Universal TMs, on the other hand, are programmable (and of course universal), because they respond to a portion of the symbols written on their tape by computing the function that would be computed by the TM encoded by those symbols. Nevertheless, universal TMs are not stored-program computers, because their architecture has no memory component—separate from its input and output devices—for storing data, instructions, and results. The programs for universal TMs are stored on the same tape that contains the input and the output. In this respect, universal TMs are analogous to early punched cards computers. The tape can be considered an input and output device, and with some semantic stretch, a memory. But since there is no distinction between input device, output device, and memory, a universal TM should not be considered a stored-program computer properly so called, for the same reason that punched cards machines aren’t.

Even after the invention of TMs, it was still an important conceptual advance to design computers that could store their instructions in their internal memory component. So, it is anachronistic to attribute the idea of the stored-program computer to Turing (as done, e.g., by Aspray 1990 and Copeland 2000a). This exemplifies how a proper understanding of computing mechanisms, based on functional analysis, can shed light on the history of computing.



4Application 2: A Taxonomy of Computationalist Theses


Computing mechanisms have been employed in computational theories of mind and brain. These theories are sometimes said to be metaphors (Eliasmith 2003), but a careful reading of the relevant works shows that computationalism is a literal mechanistic hypothesis (Piccinini 2003c, forthcoming b). The functional account of computing mechanisms can be used to add precision to computationalist theses about the brain by taxonomizing them in order of increasing strength. The theses range from the commonsensical and uncontroversial thesis that the brain processes information to the strong thesis that it is a programmable, stored-program, universal computer. Each thesis presupposes the truth of the preceding one and adds a further assumption to it:

  1. The brain is a collection of interconnected neurons that deal with information and control (in an intuitive, formally undefined sense).

  2. Networks of neurons are computing mechanisms.

  3. Networks of neurons are Boolean circuits or finite state automata (McCulloch and Pitts 1943).27

  4. The brain is a programmable computer (Devitt and Sterelny 1999).

  5. The brain is a programmable, stored-program computer (Fodor 1975).

  6. The brain is a universal computer (Newell and Simon 1976).28

Thesis (1) is sufficiently weak and generic that it entails nothing controversial about neural mechanisms. Even a non-cognitivist (e.g., a behaviorist) should agree on this. I mention it here to distinguish it from nontrivial computationalist theses and leave it out of the discussion.

Historically, thesis (3) is the first formulation of computationalism. Its weakening leads to (2), which includes modern connectionist computationalism. Its strengthening leads to what is often called classical (i.e., non-connectionist) computationalism. Classical computationalism is usually identified with (5) or (6), but sometimes (4) has been discussed as an option. The above taxonomy allows us to see that different formulations of computationalism are not equivalent to one another, and that they vary in the strength of their assumptions about the functional properties of neural mechanisms.

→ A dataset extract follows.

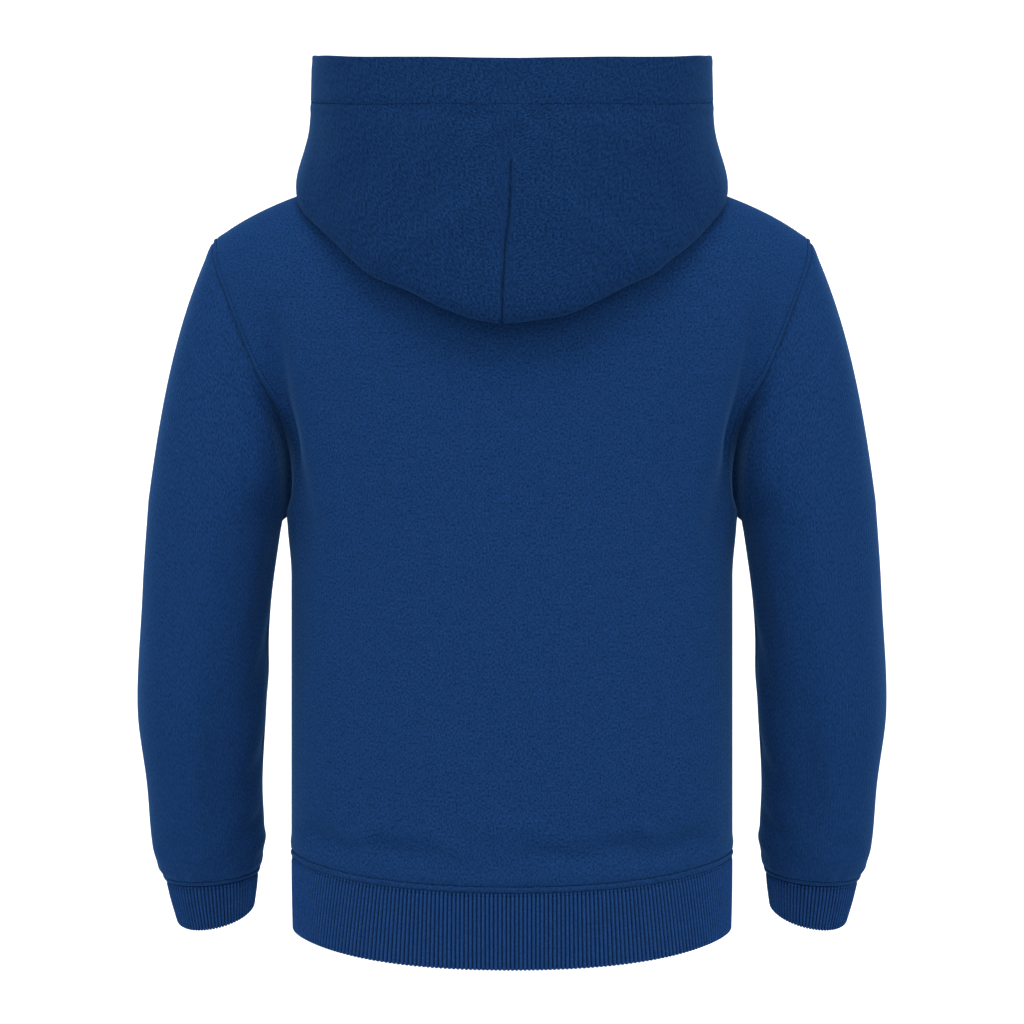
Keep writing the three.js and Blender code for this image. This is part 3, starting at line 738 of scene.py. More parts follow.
def cuff_points(level, turn):
    """A cuff's outer face between its ribs."""
    z = mix(-CUFF_SEAM - SEAM_GAP, -CUFF_END, level)
    return oval_points(CUFF_RINGS, z, turn)


def rib_height(phase, depth):
    """A rib's relief over its phase: a round top 1 wide with a narrow valley at whole numbers."""
    u = np.abs(np.sin(np.pi * phase))
    return depth * (u**0.8 - 0.62)


def ribbed_band(name, place, angles, lean, height, depth, wall, side):
    """A doubled band of ribs: down its outer face, round its lower edge and up its inner face.
    place gives the outer face between the ribs, angles a turn for each column and lean how much
    further it has turned at the band's lower edge."""
    phase = np.arange(len(angles)) / POINTS_PER_RIB
    down = graded(height, 4.0, 0.55, 3.5, 1)
    edge = np.linspace(0, np.pi, 7)[1:-1]
    up = graded(height, 8.0, 2.0, 1, 1)[::-1]
    radius = wall / 2
    # Each row's share of the height, how far it lies inside the outer face and below the edge's
    # centre, and how much of its ribs points outwards.
    level = np.concatenate([down, np.ones(len(edge)), up])[:, None]
    none = np.zeros(len(down))
    inwards = np.concatenate([none, radius * (1 - np.cos(edge)), np.full(len(up), wall)])
    below = np.concatenate([none, radius * np.sin(edge), np.zeros(len(up))])
    facing = np.concatenate([np.ones(len(down)), np.cos(edge), -np.ones(len(up))])[:, None]
    downwards = np.sqrt(np.maximum(1 - facing**2, 0))
    turns = angles[None, :] + lean * level
    level = np.broadcast_to(level, turns.shape)
    trimmed = level * (1 - radius / height)
    base = place(trimmed, turns)
    ahead = place(trimmed, turns + 0.002) - base
    lower = place(trimmed + 0.01, turns) - base
    out = -unit(np.cross(ahead, -lower))
    outwards = np.einsum("ijk,ijk->ij", out, base - base.mean(axis=1, keepdims=True))
    out = np.where((outwards < 0)[..., None], -out, out)
    d_seam = level * height
    ribs = rib_height(phase, depth)[None, :]
    relief = ribs * mix(0.5, 1, smooth(d_seam, 0.2, 2.2)) - 0.5 * bell(d_seam, 0.6)
    relief *= 1 - 0.4 * downwards
    relief -= 0.55 * bell(d_seam - RIB_STITCH, 0.55)
    offset_out = radius - inwards[:, None] + relief * facing
    offset_down = below[:, None] + relief * downwards
    grid = base + out * (offset_out - radius)[..., None] + unit(lower) * offset_down[..., None]
    across = np.concatenate([phase, [2 * phase[-1] - phase[-2]]]) * RIB_PITCH
    lengthwise = lengths(grid, 0).mean(axis=1)
    uv = np.stack(np.broadcast_arrays(across[None, :], lengthwise[:, None]), -1)
    piece = closed_strip(name, grid, side, uv)
    return piece, {"outer": grid, "normals": out, "down": down * height}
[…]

The above list includes only the theses that have figured prominently in the computationalist literature. This list is by no means exhaustive of possible computationalist theses. First, notice that (3) can be divided into a relatively weak thesis—according to which the brain is a collection of Boolean circuits—and a much stronger one—according to which the brain is a collection of finite state automata. The functional account of computing mechanisms shows how to construct theses that are intermediate in strength between these two. For instance, one could hypothesize that the brain is a collection of components that can execute complex pseudo-algorithms (i.e., effective procedures defined only on finitely many inputs of bounded length), like the multiplication and division components of modern computers.

Another possible version of computationalism is the hypothesis that the brain is a calculator. This possibility is intriguing because no one has ever proposed it, even though calculators are bona fide computing mechanisms. The functional account of computing mechanisms sheds light on this fact. Among other limitations calculators have, the computational repertoire of calculators is fixed. There is no interesting sense in which they can learn to compute new things or acquire new computational behavior. One important factor that attracted people to computationalism is the flexibility and power of computers, flexibility and power that calculators lack. Because of this, it is not surprising that no one has proposed that brains are calculators.

The kinds of computers that are most strongly associated with computationalism are programmable, stored-program, universal computers, because they have the exciting property that given appropriate programs stored inside the machine, they can automatically compute any computable function, and they can modify their programs automatically (which gives them an important kind of learning ability).